People mainly considered Miraculous Ladybug an anime due to Japanese animation company Toei Animation’s involvement in the series. Toei also created a trailer for the show using traditional anime-style 2d art. It was done in an attempt to convince the developers to push through with a Japanese animation style.
However, the developer felt it might be challenging to sell the French cartoon with anime-style art. One of the reasons is that the developer felt Ladybug’s costume would be better in CGI due to wanting to highlight the spots. So, the crew all went for the CGI style we see today. The style also had fewer issues on the technical aspect and felt more natural.
Fans can still find the Japanese anime-style trailer around the internet. That trailer would be considered more of an anime due to Toei spearheading that project over other developers and the style and design closer to the Japanese anime we are familiar with. Or, at the very least, if the developers decided to spearhead the project using anime-style graphics, it would be considered anime-inspired.
Is Miraculous Ladybug Anime-Inspired?
Despite the switch in animation style, Miraculous Ladybug is still anime-inspired. You can see a lot of shoujo and magical girl elements involved in the show. The classic romance dynamic between Marinette and Adrien is a recipe for a great shoujo plot. Take a look at the transformation sequences you see in the show; it looks similar to Pretty Cure and Sailor Moon.
Fans shouldn’t forget the magical familiar or animal companion shoujo anime tend to have. All of these elements are present in Miraculous Ladybug. Of course, with Toei involved with the production, it’s also not outside the realm of possibilities that they added those bits in.
Who are the Characters Involved in the Japanese Trailer That Did Not Make the Final Cut in the Show?
Sadly, the Cat Noir in the trailer did not make the cut to the final show. Instead, the character was redesigned to Adrien Agreste. Fans decided to dub the prototype character as Felix. Unlike Adrien, Felix was designed to be more aloof and uninterested. While Adrien did not like Marinette romantically, he was at least kind and caring towards her as a friend. The two act the same as Cat Noir with their obsession with Ladybug.
Felix is the only character that did not pass the final production, but other characters that were involved in the P.V. were simply redesigned, such as Marinette, Mr. Pigeon, and the Mime. However, some of them still underwent revisions, such as their powers and significance in the show.

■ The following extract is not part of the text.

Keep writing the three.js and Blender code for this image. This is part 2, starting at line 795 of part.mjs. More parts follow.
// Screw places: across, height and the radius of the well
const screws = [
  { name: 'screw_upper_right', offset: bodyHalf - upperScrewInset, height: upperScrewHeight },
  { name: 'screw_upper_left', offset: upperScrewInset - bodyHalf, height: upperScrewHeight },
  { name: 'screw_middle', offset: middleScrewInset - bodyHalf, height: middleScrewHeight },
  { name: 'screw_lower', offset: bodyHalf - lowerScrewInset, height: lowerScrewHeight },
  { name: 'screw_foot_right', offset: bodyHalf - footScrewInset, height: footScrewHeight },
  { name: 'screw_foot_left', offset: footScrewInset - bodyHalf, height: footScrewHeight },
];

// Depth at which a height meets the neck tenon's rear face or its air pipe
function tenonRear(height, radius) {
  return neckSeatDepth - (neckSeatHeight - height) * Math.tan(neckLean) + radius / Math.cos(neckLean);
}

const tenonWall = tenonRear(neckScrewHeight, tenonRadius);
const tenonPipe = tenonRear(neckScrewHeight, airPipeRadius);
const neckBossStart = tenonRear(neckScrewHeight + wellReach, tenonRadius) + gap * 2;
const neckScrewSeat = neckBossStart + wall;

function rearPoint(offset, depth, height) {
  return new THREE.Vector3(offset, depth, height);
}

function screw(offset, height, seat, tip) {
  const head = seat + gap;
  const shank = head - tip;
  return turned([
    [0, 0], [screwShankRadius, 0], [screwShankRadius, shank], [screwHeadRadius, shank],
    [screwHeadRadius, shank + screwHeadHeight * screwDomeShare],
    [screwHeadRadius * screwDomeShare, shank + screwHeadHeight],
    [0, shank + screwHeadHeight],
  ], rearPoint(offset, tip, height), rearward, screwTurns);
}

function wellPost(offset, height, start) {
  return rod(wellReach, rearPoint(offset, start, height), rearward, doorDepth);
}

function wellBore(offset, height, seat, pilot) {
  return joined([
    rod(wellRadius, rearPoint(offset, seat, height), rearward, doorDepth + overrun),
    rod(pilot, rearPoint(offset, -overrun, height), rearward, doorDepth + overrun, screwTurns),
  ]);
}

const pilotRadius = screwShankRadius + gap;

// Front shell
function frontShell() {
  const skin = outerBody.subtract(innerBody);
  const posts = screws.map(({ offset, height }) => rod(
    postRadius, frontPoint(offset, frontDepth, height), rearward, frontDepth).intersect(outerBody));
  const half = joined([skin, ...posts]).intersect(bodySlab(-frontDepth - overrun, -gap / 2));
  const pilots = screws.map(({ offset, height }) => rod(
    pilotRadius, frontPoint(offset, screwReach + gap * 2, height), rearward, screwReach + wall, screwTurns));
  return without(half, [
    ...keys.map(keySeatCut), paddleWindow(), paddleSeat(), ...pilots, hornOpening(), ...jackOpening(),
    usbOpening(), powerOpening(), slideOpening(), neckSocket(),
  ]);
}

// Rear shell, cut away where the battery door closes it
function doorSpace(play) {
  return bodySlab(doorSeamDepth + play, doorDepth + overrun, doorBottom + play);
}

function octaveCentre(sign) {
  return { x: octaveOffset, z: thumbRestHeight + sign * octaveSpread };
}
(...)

Meanwhile, characters like Ayla and Chloe, who have essential roles in the final series, never made an appearance in the anime trailer. For fans interested more about the backstory of the trailer created by Toei, there is an art book called the Ladybug Artbook that reveals interesting facts about the characters in the trailer.
Is Felix Graham de Vanity the Same Felix in the Trailer?

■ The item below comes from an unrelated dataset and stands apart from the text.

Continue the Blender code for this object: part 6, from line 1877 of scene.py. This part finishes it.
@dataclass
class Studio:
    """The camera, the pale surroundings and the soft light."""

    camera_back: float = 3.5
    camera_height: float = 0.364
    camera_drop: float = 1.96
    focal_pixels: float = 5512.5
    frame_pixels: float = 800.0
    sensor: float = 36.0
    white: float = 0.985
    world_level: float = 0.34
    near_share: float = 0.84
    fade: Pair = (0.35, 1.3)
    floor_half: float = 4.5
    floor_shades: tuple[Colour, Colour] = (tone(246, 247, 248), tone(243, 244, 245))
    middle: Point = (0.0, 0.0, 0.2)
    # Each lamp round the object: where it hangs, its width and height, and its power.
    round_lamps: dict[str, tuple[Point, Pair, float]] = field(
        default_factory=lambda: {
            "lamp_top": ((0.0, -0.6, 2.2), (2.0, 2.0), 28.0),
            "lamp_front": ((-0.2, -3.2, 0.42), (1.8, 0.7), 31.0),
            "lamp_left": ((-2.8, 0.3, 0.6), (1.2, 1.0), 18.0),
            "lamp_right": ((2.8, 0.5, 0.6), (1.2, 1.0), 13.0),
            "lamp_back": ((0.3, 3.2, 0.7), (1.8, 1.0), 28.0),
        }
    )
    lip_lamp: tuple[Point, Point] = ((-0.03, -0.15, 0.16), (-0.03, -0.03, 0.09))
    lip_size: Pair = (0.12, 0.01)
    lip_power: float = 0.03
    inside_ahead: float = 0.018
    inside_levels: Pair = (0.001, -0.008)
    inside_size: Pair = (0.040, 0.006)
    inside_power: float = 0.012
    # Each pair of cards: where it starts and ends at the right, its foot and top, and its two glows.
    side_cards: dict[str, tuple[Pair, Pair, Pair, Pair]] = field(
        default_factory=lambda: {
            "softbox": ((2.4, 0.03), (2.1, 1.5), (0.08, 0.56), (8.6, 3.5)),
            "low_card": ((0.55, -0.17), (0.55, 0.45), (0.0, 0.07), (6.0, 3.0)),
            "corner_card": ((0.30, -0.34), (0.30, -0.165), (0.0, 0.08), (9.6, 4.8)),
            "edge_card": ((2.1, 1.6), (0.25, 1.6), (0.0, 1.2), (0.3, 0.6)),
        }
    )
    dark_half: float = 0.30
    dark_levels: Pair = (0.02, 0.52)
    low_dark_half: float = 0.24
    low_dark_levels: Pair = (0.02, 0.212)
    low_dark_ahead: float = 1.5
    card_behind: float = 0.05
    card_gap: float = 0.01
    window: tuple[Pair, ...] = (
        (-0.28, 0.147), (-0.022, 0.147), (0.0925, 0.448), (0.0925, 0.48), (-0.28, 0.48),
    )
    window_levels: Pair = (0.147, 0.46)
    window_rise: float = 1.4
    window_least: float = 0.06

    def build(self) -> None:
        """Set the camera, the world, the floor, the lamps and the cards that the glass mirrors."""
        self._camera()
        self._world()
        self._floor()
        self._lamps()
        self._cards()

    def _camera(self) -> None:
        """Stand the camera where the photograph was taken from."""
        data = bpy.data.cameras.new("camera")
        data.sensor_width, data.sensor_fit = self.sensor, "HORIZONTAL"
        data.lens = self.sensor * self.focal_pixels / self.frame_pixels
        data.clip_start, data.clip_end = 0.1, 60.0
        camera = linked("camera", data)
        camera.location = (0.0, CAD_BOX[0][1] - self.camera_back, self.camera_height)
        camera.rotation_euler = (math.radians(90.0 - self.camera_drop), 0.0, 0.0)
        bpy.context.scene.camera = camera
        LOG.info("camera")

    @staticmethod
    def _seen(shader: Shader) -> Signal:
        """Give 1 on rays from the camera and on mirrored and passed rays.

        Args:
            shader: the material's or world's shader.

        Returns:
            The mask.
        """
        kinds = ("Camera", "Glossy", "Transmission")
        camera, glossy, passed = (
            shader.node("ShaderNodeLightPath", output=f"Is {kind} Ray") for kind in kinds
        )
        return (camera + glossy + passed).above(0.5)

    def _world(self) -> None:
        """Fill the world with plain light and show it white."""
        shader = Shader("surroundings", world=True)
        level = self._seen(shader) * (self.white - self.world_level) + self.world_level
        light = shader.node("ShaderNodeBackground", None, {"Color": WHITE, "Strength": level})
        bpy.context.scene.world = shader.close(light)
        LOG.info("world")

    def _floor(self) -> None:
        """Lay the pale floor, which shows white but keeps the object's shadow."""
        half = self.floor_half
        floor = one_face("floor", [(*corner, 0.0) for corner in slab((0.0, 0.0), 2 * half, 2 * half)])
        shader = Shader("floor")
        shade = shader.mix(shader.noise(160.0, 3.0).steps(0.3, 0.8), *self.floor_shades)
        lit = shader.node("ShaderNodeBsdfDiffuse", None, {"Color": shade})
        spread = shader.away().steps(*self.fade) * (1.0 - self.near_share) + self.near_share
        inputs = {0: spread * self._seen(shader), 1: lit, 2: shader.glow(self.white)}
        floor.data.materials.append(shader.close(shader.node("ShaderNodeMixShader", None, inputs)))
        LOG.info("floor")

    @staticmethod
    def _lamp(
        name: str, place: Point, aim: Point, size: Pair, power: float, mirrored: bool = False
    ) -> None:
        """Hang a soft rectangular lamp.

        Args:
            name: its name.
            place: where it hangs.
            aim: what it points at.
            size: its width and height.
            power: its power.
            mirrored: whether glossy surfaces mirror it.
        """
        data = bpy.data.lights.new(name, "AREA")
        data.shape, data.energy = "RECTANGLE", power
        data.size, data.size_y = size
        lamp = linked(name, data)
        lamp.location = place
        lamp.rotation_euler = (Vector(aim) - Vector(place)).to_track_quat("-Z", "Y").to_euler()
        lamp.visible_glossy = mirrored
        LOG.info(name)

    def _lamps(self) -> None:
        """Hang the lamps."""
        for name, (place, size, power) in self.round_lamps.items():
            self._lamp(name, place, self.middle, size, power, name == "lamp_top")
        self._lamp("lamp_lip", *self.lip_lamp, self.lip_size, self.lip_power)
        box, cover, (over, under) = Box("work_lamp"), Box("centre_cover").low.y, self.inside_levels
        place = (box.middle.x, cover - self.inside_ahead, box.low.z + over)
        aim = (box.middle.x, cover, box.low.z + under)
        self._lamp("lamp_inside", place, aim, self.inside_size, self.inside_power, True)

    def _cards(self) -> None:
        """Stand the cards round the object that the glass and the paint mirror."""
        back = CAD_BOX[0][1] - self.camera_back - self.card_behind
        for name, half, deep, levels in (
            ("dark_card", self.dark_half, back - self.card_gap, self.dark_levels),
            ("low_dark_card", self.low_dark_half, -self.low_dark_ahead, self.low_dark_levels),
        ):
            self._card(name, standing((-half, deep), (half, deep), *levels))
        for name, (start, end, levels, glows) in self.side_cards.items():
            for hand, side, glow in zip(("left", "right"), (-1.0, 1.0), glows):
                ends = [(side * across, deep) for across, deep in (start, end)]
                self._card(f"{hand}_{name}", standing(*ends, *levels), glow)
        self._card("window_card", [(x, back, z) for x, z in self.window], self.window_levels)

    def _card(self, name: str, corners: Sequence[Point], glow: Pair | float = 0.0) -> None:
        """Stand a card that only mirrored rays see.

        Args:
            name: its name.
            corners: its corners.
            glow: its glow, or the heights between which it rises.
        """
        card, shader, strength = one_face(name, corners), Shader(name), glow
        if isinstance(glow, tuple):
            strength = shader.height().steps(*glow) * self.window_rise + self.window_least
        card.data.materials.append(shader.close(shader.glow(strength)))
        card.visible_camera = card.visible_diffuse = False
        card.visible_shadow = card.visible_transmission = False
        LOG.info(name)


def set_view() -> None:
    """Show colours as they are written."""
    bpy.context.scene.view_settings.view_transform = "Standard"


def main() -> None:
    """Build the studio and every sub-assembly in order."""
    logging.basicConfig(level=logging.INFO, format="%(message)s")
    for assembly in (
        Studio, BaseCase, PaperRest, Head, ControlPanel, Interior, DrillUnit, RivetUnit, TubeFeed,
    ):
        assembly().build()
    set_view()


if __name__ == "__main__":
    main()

Felix Graham de Vanity is a character introduced in Season 3 of the show. He isn’t the same Felix in the trailer, but he was based on that character. Felix was the name of the original Cat Noir in the trailer, but Thomas Astruct stated that the character would not make an appearance and had no intentions to use him.
However, the creators used the name and design of the original Felix to create Adriene’s cousin. The only difference from the base design is the eye color, and the character’s hair is combed in a different direction. Unfortunately, his backstory and other story elements were not retained. In fact, Marinette seems not to be attracted to this Felix at all.
What is Miraculous Ladybug Considered?
According to the Miraculous Wiki, the show is a French CGI Animated series or French CGI cartoon. It still falls under the animation umbrella. The show is mainly targeted at a younger audience, but teens and adults have been following the crime-fighting adventures of Ladybug and Cat Noir religiously. Currently, there are four seasons out, but the show has already confirmed that they will be releasing seven seasons for now.
The animation was so popular that after only ten weeks on air in America, it has already entered the top 10 animation series on various networks all over the world.
Do French Cartoons Have Their Own Name?
There isn’t really a designated name for French cartoons like Japanese cartoons do. Japanese cartoons or animation are generally called anime, but the French seem to simply have their translation for the word but do not market their cartoon as a certain style or name.
Are There Other French Cartoons That Made a Big Hit in the United States?
Currently, Miraculous Ladybug is the most popular French-made cartoon marketed in the U.S., but it isn’t the only cartoon out there that made it big in American waters. Robotboy is a show a lot of adults would remember from their childhood days. 2D animations about powerful girls characters like Totally Spies and W.I.T.C.H. also had French involvement.
French animation is a treasure cove for great shows that anyone who loves toons should try watching a few titles. They even have an anime called Oban Star-Racers, which is actually categorized as a French-Japanese anime series.